Masalah Yang Berkaitan Dengan Qa’idah Ini
1. Hutang
Jika seseorang hutang makanan di Irak dan
penghutang menagih di Makkah, maka ia wajib membayar dengan dengan harga kapan
dan di mana ia hutang (Irak)
2. Khiyar
Pemberlakuan hukum khiyar dalam jual-beli
baik dilakukan penjual maupun pembeli adalah untuk menghindari adanya penipuan.
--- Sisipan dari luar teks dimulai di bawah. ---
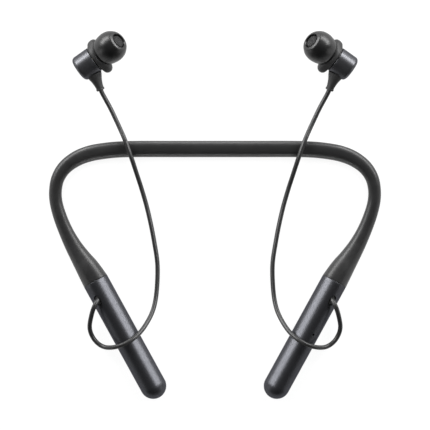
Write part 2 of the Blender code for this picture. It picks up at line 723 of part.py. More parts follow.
def build_driver(name, looks, ear):
    """The sound driver behind the seam: basket, magnet and diaphragm."""
    tilt = housing_tilt()
    basket = (
        (-0.4, 4.58), (-0.4, 4.2), (-2.3, 4.05), (-2.3, 1.2),
        (-2.8, 1.2), (-2.8, 3.9), (-2.2, 4.58),
    )
    place(f"{name}_driver_basket", turned(basket, 14, closed=True), looks["steel"], ear, tilt)
    place(f"{name}_driver_magnet", rod(-2.1, -1.3, 2.7, 12), looks["magnet"], ear, tilt)
    diaphragm = ((-0.75, 0.0), (-1.05, 2.1), (-0.9, 3.85), (-0.7, 3.85), (-0.8, 2.1), (-0.5, 0.0))
    place(f"{name}_driver_diaphragm", turned(diaphragm, 14), looks["film"], ear, tilt)


def build_front(name, side, looks, ear):
    """The front shell with its angled nozzle, the mesh over the nozzle and the ear wing."""
    outer = (
        (0.15, 5.4), (0.4, 5.4), (0.45, 5.2), (2.0, 5.15), (2.9, 4.6), (3.8, 3.6), (4.6, 2.95),
        (5.0, NOZZLE_RADIUS), (13.0, NOZZLE_RADIUS), (13.2, 2.92), (13.9, 2.92), (NOZZLE_END, 2.6),
    )
    inner = ((NOZZLE_END, NOZZLE_BORE), (4.6, NOZZLE_BORE), (3.3, 3.4), (2.0, 4.3), (0.15, 4.6))
    rings = [bent_ring(d, r, 14) for d, r in outer + inner]
    place(f"{name}_front_shell", skin(rings, closed=True), looks["shell_plastic"], ear)
    mesh = turned(((0.2, 0.0), (0.2, 2.55), (0.5, 2.45), (0.6, 0.0)), 14)
    place(f"{name}_nozzle_mesh", mesh, looks["steel"], ear, axis_matrix(NOZZLE_END))
    wing = skin(wing_sections(), closed=True)
    place(f"{name}_ear_wing", mirrored(wing, side), looks["silicone"], ear, housing_tilt())


def wing_sections():
    """Sections of the ear wing round the housing's axis: a sleeve with a nub and, by the cord, a lobe."""
    sections = []
    count = 20
    for i in range(count):
        turn = math.tau * i / count
        cordward = -math.cos(turn)
        front = WING_FRONT - WING_RISE * max(math.sin(turn), 0.0) ** 1.3
        section = [(front, 5.05), (min(2.0, front - 0.3), WING_INNER), (WING_BACK, WING_INNER)]
        for k in range(8):
            x = WING_BACK + (front - WING_BACK) * k / 7
            section.append((x, wing_radius(x, front, cordward)))
        sections.append([Vector((x, r * math.cos(turn), r * math.sin(turn))) for x, r in section])
    return sections


def wing_radius(x, front, cordward):
    """Outer radius of the ear wing; cordward is 1 on the side of the cord and -1 opposite."""
    edge = min(1.0, (x - WING_BACK + 0.12) / 0.6, (front - x + 0.25) / 1.6)
    radius = 5.3 + 0.65 * math.sin(math.pi / 2 * edge)
    for side, centre, half, height in ((1, 2.4, 2.2, 2.3), (-1, 3.1, 2.3, 1.4)):
        bulge = max(0.0, 1.0 - ((x - centre) / half) ** 2) ** 0.5
        radius += height * max(side * cordward, 0.0) ** 8 * bulge
    return radius


def build_tip(name, looks, ear):
    """The soft ear tip, an umbrella round a core that slides over the nozzle."""
    profile = (
        (0.0, 6.1), (1.4, 6.5), (3.2, 6.7), (5.0, 6.62), (6.4, 6.2), (7.6, 5.5), (8.5, 4.6),
        (TIP_LENGTH, 3.75),
        (TIP_LENGTH + 0.1, 3.4), (8.6, 3.1), (0.7, 3.05), (0.7, 3.7), (6.3, 3.75), (7.0, 4.2), (6.6, 5.0),
        (5.4, 5.9), (3.4, 6.3), (1.4, 6.1), (0.1, 5.75),
    )
    umbrella = turned(profile, 16, closed=True)
    place(f"{name}_ear_tip", umbrella, looks["tip_rubber"], ear, axis_matrix(TIP_SEAT))


# ---------------------------------------------------------------- cords

def build_cord(name, side, looks, ear, world):
    """The free cord, a round tube over its whole route."""
    _, tail, ahead, _, _ = boot_frame()
    flip = Matrix.Diagonal((1.0, -float(side), 1.0, 1.0))
    # The -X earbud's mesh is used as it is and the +X one is mirrored, so y is turned round for +X only.
    end = ear.world @ (flip @ (tail + ahead * (0.35 + GAP)))
    near = ear.world @ (flip @ (tail + ahead * 1.2))
    route = [(side * x, y, z) for x, y, z in CORD_ROUTE] + [tuple(near), tuple(end)]
    length = sum(math.dist(a, b) for a, b in zip(route, route[1:]))
    points = evenly(route, round(length / CORD_STEP))
    curve = bpy.data.curves.new(f"{name}_cord", "CURVE")
    curve.dimensions = "3D"
    curve.bevel_depth = CORD_RADIUS * MM
    curve.bevel_resolution = 2
    curve.use_fill_caps = True
    line = curve.splines.new("POLY")
    line.points.add(len(points) - 1)
    for spot, (x, y, z) in zip(line.points, points):
        spot.co = (x * MM, y * MM, z * MM, 1.0)
    curve.materials.append(looks["cord_rubber"])
    cord = bpy.data.objects.new(f"{name}_cord", curve)
    bpy.context.scene.collection.objects.link(cord)
    cord.parent = world.empty


# ---------------------------------------------------------------- assembly

def pod_world(side):
    """X runs from the seam along the pod, Y is to the left of it and Z is up."""
    slant = math.radians(POD_SLANT)
    x_axis = Vector((-side * math.cos(slant), -math.sin(slant), 0.0))
    y_axis = Vector((0.0, 0.0, 1.0)).cross(x_axis)
    matrix = Matrix((x_axis, y_axis, (0.0, 0.0, 1.0))).transposed().to_4x4()
    matrix.translation = (side * POD_START[0], POD_START[1], POD_HEIGHT)
    return matrix


def ear_world(side):
    """X runs from the housing's seam towards the nozzle in plan, and Z is up."""
    turn = math.radians(EAR_TURN)
    x_axis = Vector((-side * math.cos(turn), math.sin(turn), 0.0))
    y_axis = Vector((0.0, 0.0, 1.0)).cross(x_axis)
    matrix = Matrix((x_axis, y_axis, (0.0, 0.0, 1.0))).transposed().to_4x4()
    matrix.translation = (side * EAR_SEAM[0], EAR_SEAM[1], EAR_SEAM[2])
    return matrix


def main():
    for existing in list(bpy.context.scene.objects):
        bpy.data.objects.remove(existing)
    looks = make_looks()
    world = Frame("neckband", Matrix())
    build_bow(looks, world)
    for name, side in SIDES:
        shoulder = BAND_ROUTE[SHOULDER]
        arm = Frame(f"{name}_arm_pivot", Matrix.Translation((side * shoulder[0], shoulder[1], 0.0)), world)
        pod = Frame(f"{name}_pod_frame", pod_world(side), arm)
        build_arm_sleeve(name, side, looks, arm, pod)
        build_casings(name, side, looks, pod)
        build_pod_mouth(name, side, looks, pod)
        if side < 0:
            build_battery(looks, pod)
        else:
            build_electronics(looks, pod)
            build_controls(looks, pod)
            build_port(looks, pod)
        seam = ear_world(side)
        tail = seam @ Vector((BOOT_TAIL[0], side * BOOT_TAIL[1], BOOT_TAIL[2]))
        pivot = Frame(f"{name}_bud_pivot", Matrix.Translation(tail), world)
        ear = Frame(f"{name}_bud_frame", seam, pivot)
        build_housing(name, side, looks, ear)
        build_boot(name, side, looks, ear)
        build_driver(name, looks, ear)
        build_front(name, side, looks, ear)
        build_tip(name, looks, ear)
        build_cord(name, side, looks, ear, world)


main()
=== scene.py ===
"""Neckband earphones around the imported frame: silicone band, two lacquered pods, two cords and two earbuds.

Shapes are written in millimetres and become metres in add().
"""
import math

import bmesh
import bpy
from mathutils import Matrix, Vector


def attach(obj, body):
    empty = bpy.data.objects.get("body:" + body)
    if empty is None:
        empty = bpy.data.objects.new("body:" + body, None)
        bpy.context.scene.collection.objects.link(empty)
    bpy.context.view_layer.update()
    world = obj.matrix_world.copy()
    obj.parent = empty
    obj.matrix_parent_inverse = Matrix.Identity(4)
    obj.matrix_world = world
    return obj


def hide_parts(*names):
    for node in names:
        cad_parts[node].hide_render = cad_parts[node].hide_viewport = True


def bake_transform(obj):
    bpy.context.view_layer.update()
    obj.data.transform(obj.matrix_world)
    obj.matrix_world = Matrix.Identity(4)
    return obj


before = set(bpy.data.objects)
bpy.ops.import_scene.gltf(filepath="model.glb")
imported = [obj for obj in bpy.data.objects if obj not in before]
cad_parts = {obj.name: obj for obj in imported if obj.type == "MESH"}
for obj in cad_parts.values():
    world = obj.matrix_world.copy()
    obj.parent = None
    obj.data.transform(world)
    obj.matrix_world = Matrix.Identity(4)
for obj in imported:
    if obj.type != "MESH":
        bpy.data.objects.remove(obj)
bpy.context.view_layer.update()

MM = 0.001
SIDES = (("left", -1), ("right", 1))

# ---------------------------------------------------------------- sizes shared with the frame

POD_RADIUS = 5.5
POD_WALL = 0.9
POD_STRAIGHT = 50.3
POD_START = (50.2, -27.7)
POD_SLANT = 61.2
LAND_ANGLE = 11.0
POD_HEIGHT = POD_RADIUS * math.cos(math.radians(LAND_ANGLE))
SEAM_ROUNDING = 0.14
SOCKET_RADIUS = 3.8
SOCKET_DEPTH = 1.5
PARTING = -0.15
PARTING_GAP = 0.2
CUT_FROM = 2.0
PAST = 8.0
CLEARANCE = 0.3

# x, y, half width, half height and the power of the band's section, from the middle to the pod
BAND_ROUTE = (
    (0.0, 27.8, 3.45, 2.75, 2.5),
    (17.0, 27.8, 3.45, 2.75, 2.5),
    (31.7, 27.8, 3.45, 2.75, 2.5),
    (40.1, 27.6, 3.42, 2.75, 2.45),
    (46.5, 27.0, 3.42, 2.75, 2.4),
    (52.8, 25.85, 3.4, 2.75, 2.35),
    (58.4, 23.65, 3.28, 2.72, 2.3),
    (63.15, 20.1, 3.05, 2.7, 2.2),
    (66.1, 15.5, 2.82, 2.7, 2.15),
    (67.15, 10.3, 2.7, 2.7, 2.1),
    (66.85, 5.2, 2.72, 2.75, 2.0),
    (65.25, -0.6, 2.85, 2.9, 2.0),
    (62.8, -6.7, 3.05, 3.1, 2.0),
    (59.8, -12.6, 3.5, 3.5, 2.0),
    (56.45, -18.0, 4.2, 4.2, 2.0),
    (53.45, -22.4, 4.95, 4.95, 2.0),
    (50.2, -27.7, 5.5, 5.5, 2.0),
)
BAND_STEPS = 150
BAND_AROUND = 56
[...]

Dengan adanya peraturan ini pihak yang tertipu diperkenankan membatalkan
kembali transaksi dan meminta uangnya kembali.
3. Jaminan/Tanggung Jawab
Orang yang menipu wajib bertanggung jawab
kepada orang yang tertipu. Hal ini dapat terjadi dalam tiga hal:
·
Penipuan itu terjadi dalam transaksi tukar menukar (mu’awadhlah)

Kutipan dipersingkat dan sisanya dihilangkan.